Energy is the base component of the economy. Threshold levels of what the economy can bear to spend on energy are estimated at around 10% of GDP before the economy moves into recession. If the dark supply-demand balance materialises, the current level of around 9% of global GDP can rise much higher. That will be required to achieve demand destruction, clearing out the least productive use of energy and stimulating investment in new supply.
The analytics behind the dynamics of the energy market are found in cross-over domains of economics and natural sciences. Fossil fuels are finite, even though elastic. That is reality. The 2021 discovery data for oil show that only 1 in 5 barrels of oil consumed were replaced by new discoveries. This is the worst result since before 1950. The process of consuming more than the world discovers has been ongoing since 1991 and accelerated from 2010 onwards. 80% of what has been discovered since 1950 has been consumed. Resource depletion is real. And the price of the resource is reflecting the increasing difficulties of providing what is required. And what is required in the end is a function of price. People will change their preferences as their budgets get squeezed. Companies will adapt their production processes as their margins become compressed or turn negative. Governments will have to follow in multiple ways. Windfall tax revenues from fossil fuels fill state coffers, which then needs to be used to subsidise consumers who struggle to pay for their daily needs. That too is already happening, also in Europe. Subsidies to renewables may need to be increased to expand the installed capacity and decisions need to be made with what constitutes green power, as the baseload needs to be secured. Nuclear is back on the agenda. And with that development, governments face another issue. Greening the energy complex lowers the tax take from vices, as the CO2 emissions fall. That will need a clever solution to replace the revenues that will be missed.
In the meantime, the economy is under pressure and the dynamics may lead to markets and individuals reacting faster to prices than the government can conceive and put in place long term plans.
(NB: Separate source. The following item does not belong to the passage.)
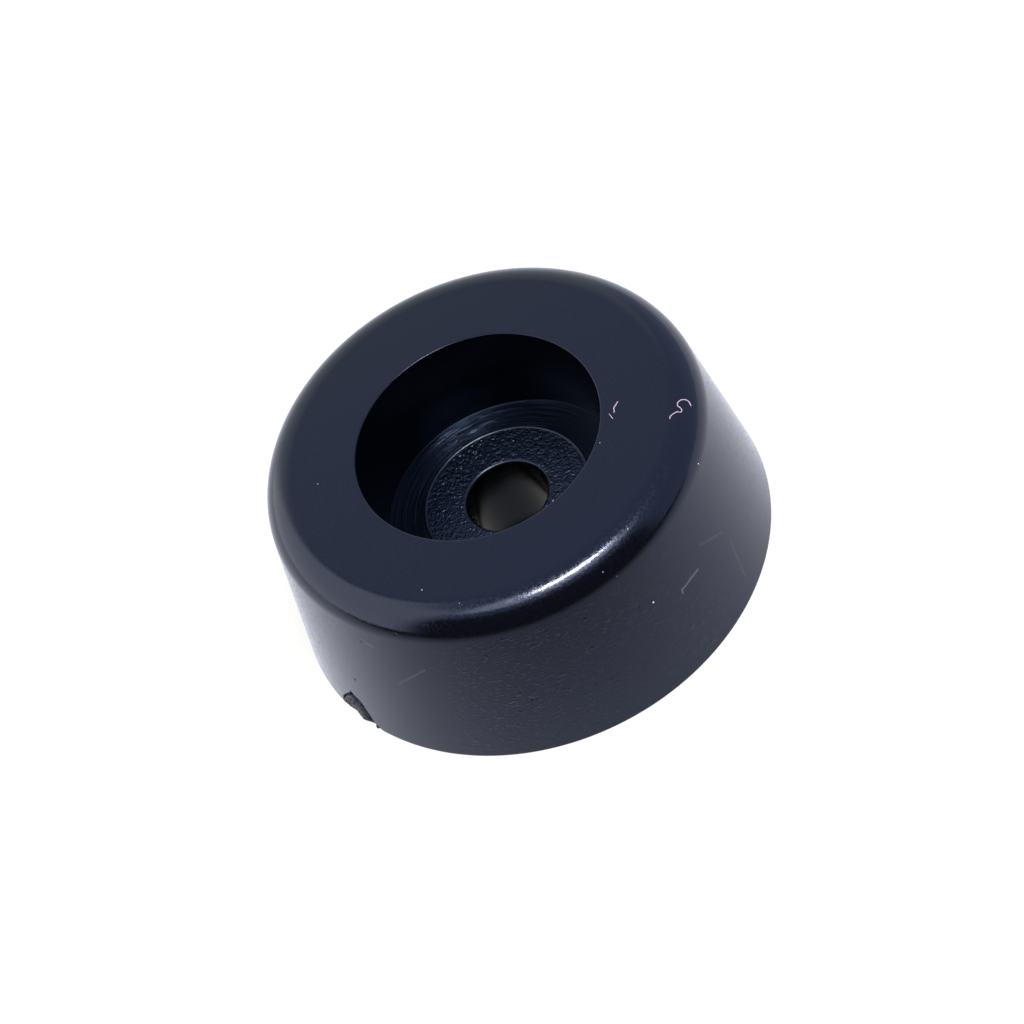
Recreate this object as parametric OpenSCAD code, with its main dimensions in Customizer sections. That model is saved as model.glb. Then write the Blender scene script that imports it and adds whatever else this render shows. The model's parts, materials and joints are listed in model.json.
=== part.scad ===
// Screw-on foot for a small cabinet or instrument case.
// One plastic moulding: a tapered disc with a rounded end, a counterbore that
// hides the screw head, a raised seat that the head bears on, and a straight
// screw hole. The wide face goes against the case. The origin is the centre of
// the wide face, and +Z runs along the screw hole to the rounded end.

/* [Body] */
// Diameter of the wide face, which goes against the case
base_d = 30; // [28:0.5:40]
// Diameter that the tapered side would reach at the narrow end, before rounding
top_d = 27.2; // [20.4:0.1:27.2]
// Height between the two flat faces
height = 12; // [10:0.5:16]
// Radius of the rounded corner round the narrow end
corner_r = 2; // [0.5:0.1:2.4]

/* [Screw seat] */
// Diameter of the screw hole
hole_d = 5.1; // [3:0.1:6]
// Diameter of the counterbore that takes the screw head
bore_d = 15.3; // [11.5:0.1:15.3]
// Depth from the narrow end's face to the seat
seat_depth = 6.1; // [3:0.1:7]
// Diameter of the raised seat
seat_d = 10.5; // [7:0.1:10.5]
// Height of the seat above the floor of the counterbore
seat_rise = 0.5; // [0.2:0.1:1]

/* [Gate scar] */
// Width of the torn patch where the moulding gate broke away from the rim
scar_w = 3.9; // [1:0.1:5]
// Height of the torn patch above the wide face
scar_h = 2.4; // [1:0.1:4]
// Depth of the torn patch at the rim
scar_rim_depth = 0.15; // [0.1:0.05:0.6]
// Depth of the torn patch at its upper edge
scar_top_depth = 0.4; // [0.1:0.05:0.8]
// Direction of the torn patch round the axis, counted from +X
scar_turn = 202; // [0:1:359]

/* [Hidden] */

$fn = 96;
base_r = base_d / 2;
top_r = top_d / 2;
hole_r = hole_d / 2;
bore_r = bore_d / 2;
seat_r = seat_d / 2;
seat_z = height - seat_depth;
floor_z = seat_z - seat_rise;
// Angle by which the side leans in from upright
taper = atan((base_r - top_r) / height);
// Centre of the rounded corner, which touches both the side and the end face
corner_z = height - corner_r;
corner_x = base_r - corner_z * tan(taper) - corner_r / cos(taper);
// Point where the side runs into the rounded corner
tangent_x = corner_x + corner_r * cos(taper);
tangent_z = corner_z + corner_r * sin(taper);
// Small overrun, so that no cut ends exactly on a face
over = 1;
// Angle by which the floor of the tear leans in further than the side
scar_lean = atan((scar_top_depth - scar_rim_depth) / scar_h);
// Slanted pocket that runs up to the tear's peak, as seen square to the side
pocket_l = 0.26 * scar_w;
pocket_w = 0.10 * scar_w;
pocket_slant = 55;
pocket_depth = scar_top_depth + 0.3;

// Half section of the outside: the straight side, then an exact round corner
module outer_section() {
    polygon([
        [0, 0],
        [base_r, 0],
        [tangent_x, tangent_z],
        [corner_x, corner_z],
        [corner_x, height],
        [0, height]
    ]);
    translate([corner_x, corner_z]) circle(r = corner_r);
}

// Counterbore, with the seat left standing in the middle of its floor
module screw_recess() {
    difference() {
        translate([0, 0, floor_z]) cylinder(r = bore_r, h = height - floor_z + over);
        translate([0, 0, floor_z - over]) cylinder(r = seat_r, h = seat_rise + over);
    }
}

module screw_hole() {
    translate([0, 0, -over]) cylinder(r = hole_r, h = height + 2 * over);
}

// Outline of the tear as seen square to the side, as fractions of its width and
// height: it runs up to a ragged peak where the gate pulled the most plastic out
module scar_outline() {
    polygon([for (corner = [
        [-0.50, -0.40],
        [0.50, -0.40],
        [0.50, 0.02],
        [0.33, 0.15],
        [0.27, 0.38],
        [0.21, 0.61],
        [0.14, 0.82],
        [0.04, 0.90],
        [-0.07, 1.00],
        [-0.16, 0.81],
        [-0.25, 0.67],
        [-0.40, 0.42],
        [-0.49, 0.17]
    ]) [corner[0] * scar_w, corner[1] * scar_h]]);
}

// Torn patch sunk into the side near the rim, with a deeper pocket at one edge
module gate_scar() {
    rotate([0, 0, scar_turn]) translate([base_r, 0, 0]) {
        translate([-scar_rim_depth, 0, 0]) rotate([0, -taper - scar_lean, 0])
            rotate([90, 0, 90]) linear_extrude(height = over) scar_outline();
        rotate([0, -taper, 0]) translate([0, -0.13 * scar_w, 0.78 * scar_h])
            rotate([pocket_slant, 0, 0])
                cube([2 * pocket_depth, pocket_l, pocket_w], center = true);
    }
}

module foot() {
    color([0.13, 0.14, 0.18])
    difference() {
        rotate_extrude() outer_section();
        screw_recess();
        screw_hole();
        gate_scar();
    }
}

foot();
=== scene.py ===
# %% [markdown]
# A screw-on foot for a small case or cabinet. It is one injection moulding in a hard, almost black
# plastic: a tapered disc with a rounded end, and a counterbore that swallows the screw head.
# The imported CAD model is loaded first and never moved, so that everything made below can be placed
# in its coordinates: metres, Z up, the middle of the wide face at the origin.

# %% Load the frame
import json
import math
import random

import bmesh
import bpy
from mathutils import Matrix, Vector, kdtree, noise

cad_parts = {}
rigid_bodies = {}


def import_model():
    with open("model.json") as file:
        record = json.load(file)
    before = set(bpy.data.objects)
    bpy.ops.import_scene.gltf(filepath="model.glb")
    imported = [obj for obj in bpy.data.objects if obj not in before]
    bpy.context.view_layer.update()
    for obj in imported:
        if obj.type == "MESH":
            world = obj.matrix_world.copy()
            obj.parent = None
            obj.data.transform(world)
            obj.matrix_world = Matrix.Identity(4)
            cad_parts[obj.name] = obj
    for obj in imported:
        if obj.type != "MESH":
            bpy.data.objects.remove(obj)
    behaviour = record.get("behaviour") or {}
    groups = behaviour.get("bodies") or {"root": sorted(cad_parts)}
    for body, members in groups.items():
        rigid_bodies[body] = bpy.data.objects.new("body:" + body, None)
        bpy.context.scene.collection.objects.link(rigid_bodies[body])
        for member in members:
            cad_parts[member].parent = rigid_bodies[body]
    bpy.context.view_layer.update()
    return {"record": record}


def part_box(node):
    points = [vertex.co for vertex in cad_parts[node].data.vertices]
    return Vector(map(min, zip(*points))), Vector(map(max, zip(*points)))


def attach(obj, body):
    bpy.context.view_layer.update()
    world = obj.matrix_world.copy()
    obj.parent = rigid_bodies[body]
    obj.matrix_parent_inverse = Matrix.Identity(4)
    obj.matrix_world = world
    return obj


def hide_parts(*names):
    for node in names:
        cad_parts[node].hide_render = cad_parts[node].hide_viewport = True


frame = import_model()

MM = 0.001
scene = bpy.context.scene
scene.view_settings.view_transform = "Standard"

# %% [markdown]
# The camera comes first, because every later choice is judged through it. A small object is shot
# from about a foot away with a long lens, which keeps the rims close to true ellipses.
# It looks down at about 49 degrees, and it is rolled, so that the foot seems to tip to one side.

# %% Camera
camera_distance = 300 * MM
camera_rise = math.radians(49.133)
camera_roll = math.radians(-26.825)
camera_aim = Vector((-0.185, 2.14, 1.85)) * MM
sensor_in_mm = 36
lens_in_mm = 171.54

camera_data = bpy.data.cameras.new("Camera")
camera_data.sensor_width = sensor_in_mm
camera_data.lens = lens_in_mm
camera = bpy.data.objects.new("Camera", camera_data)
scene.collection.objects.link(camera)
scene.camera = camera

camera_back = Vector((0, -math.cos(camera_rise), math.sin(camera_rise)))
camera_place = Matrix.Translation(camera_aim + camera_distance * camera_back)
camera_tilt = Matrix.Rotation(math.pi / 2 - camera_rise, 4, "X")
camera.matrix_world = camera_place @ camera_tilt @ Matrix.Rotation(camera_roll, 4, "Z")
print("Camera at", [round(value, 4) for value in camera.matrix_world.translation])

# %% [markdown]
# Every material below is a small node tree. One helper turns the hex colour that a maker would quote
# into the linear numbers that shaders work in. One adds a node with its properties and its inputs,
# where an input is either a value or another node's output. One starts a material with an empty
# tree. The last measures places from the axis, for the patterns that lathes and round moulds leave.

# %% Node helpers
def linear(hex_colour):
    """The linear red, green, blue and alpha of an sRGB hex colour."""
    channels = [int(hex_colour[start:start + 2], 16) / 255 for start in (1, 3, 5)]
    curve = [c / 12.92 if c <= 0.04045 else ((c + 0.055) / 1.055) ** 2.4 for c in channels]
    return (*curve, 1.0)


def add_node(tree, kind, inputs=None, **settings):
    """Adds one shader node. Inputs are values, or output sockets to link from."""
    node = tree.nodes.new("ShaderNode" + kind)
    for name, value in settings.items():
        setattr(node, name, value)
    for socket, value in (inputs or {}).items():
        if isinstance(value, bpy.types.NodeSocket):
            tree.links.new(value, node.inputs[socket])
        else:
            node.inputs[socket].default_value = value
    return node


def empty_material(name):
    """A material with a bare node tree."""
    material = bpy.data.materials.new(name)
    material.use_nodes = True
    material.node_tree.nodes.clear()
    return material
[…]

The world we live in is suddenly speeding up, where factors that were deemed resolved by careful planning are taking their own path into partly unknown directions. Most of the developments have been clear to see for those who wanted to look without a bias. The creative destruction that appears underway will lead to a new configuration of the economy which nobody can describe in detail. There are too many moving parts and actors with different motives, as there have always been. But the medium-term process can be sketched. The timing of the changes might be harder.